╭─ INFORMATION GIVEN
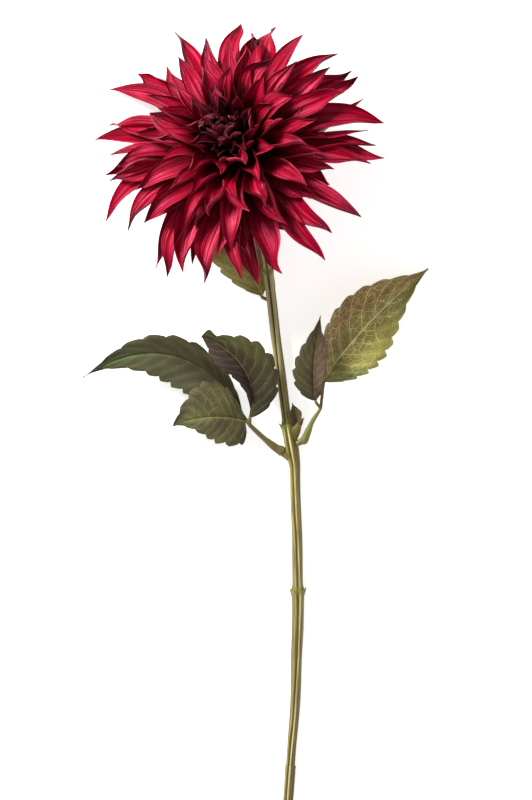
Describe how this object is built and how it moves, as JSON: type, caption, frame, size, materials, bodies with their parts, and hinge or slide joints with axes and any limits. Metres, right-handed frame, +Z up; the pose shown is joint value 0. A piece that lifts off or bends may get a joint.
╰─
╭─ INFORMATION GIVEN
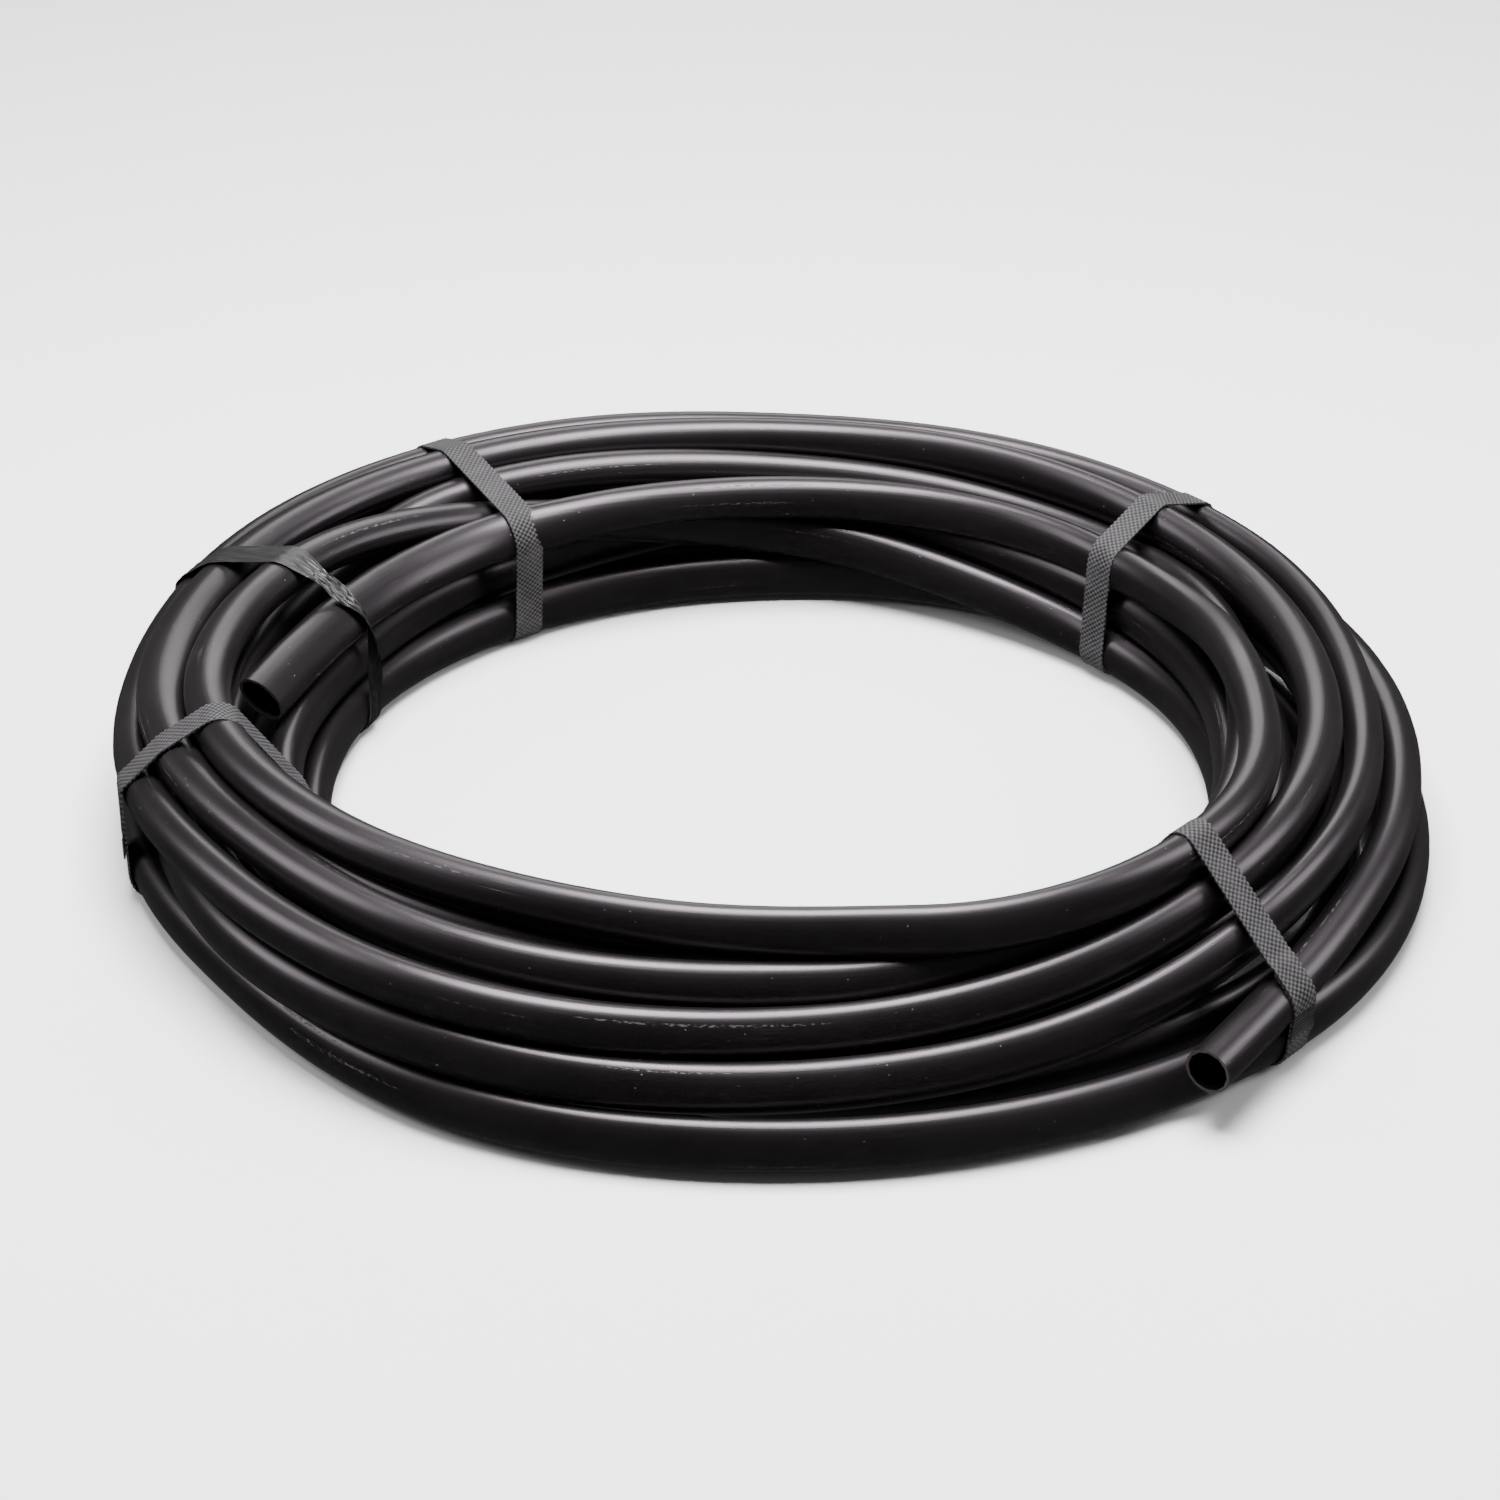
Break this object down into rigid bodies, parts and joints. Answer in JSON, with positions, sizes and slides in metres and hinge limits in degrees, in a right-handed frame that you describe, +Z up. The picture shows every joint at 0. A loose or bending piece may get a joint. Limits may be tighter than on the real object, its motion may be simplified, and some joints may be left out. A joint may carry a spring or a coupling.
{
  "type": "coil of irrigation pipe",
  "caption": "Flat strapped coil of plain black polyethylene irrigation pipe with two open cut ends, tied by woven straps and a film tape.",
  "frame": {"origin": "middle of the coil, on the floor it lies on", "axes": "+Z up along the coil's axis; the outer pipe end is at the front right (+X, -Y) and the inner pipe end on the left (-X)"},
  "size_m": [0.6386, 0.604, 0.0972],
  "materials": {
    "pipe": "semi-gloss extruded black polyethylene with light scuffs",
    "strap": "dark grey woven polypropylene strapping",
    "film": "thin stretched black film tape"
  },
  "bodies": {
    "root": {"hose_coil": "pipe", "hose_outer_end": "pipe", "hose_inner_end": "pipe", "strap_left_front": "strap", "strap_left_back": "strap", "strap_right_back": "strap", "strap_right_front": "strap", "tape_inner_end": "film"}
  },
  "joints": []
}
╰─
■ EXERCISE DIRECTIONS: Track down every line with the word "type" and copy it.

■ COMPLETE RESPONSE:
Describe how this object is built and how it moves, as JSON: type, caption, frame, size, materials, bodies with their parts, and hinge or slide joints with axes and any limits. Metres, right-handed frame, +Z up; the pose shown is joint value 0. A piece that lifts off or bends may get a joint.
  "type": "coil of irrigation pipe",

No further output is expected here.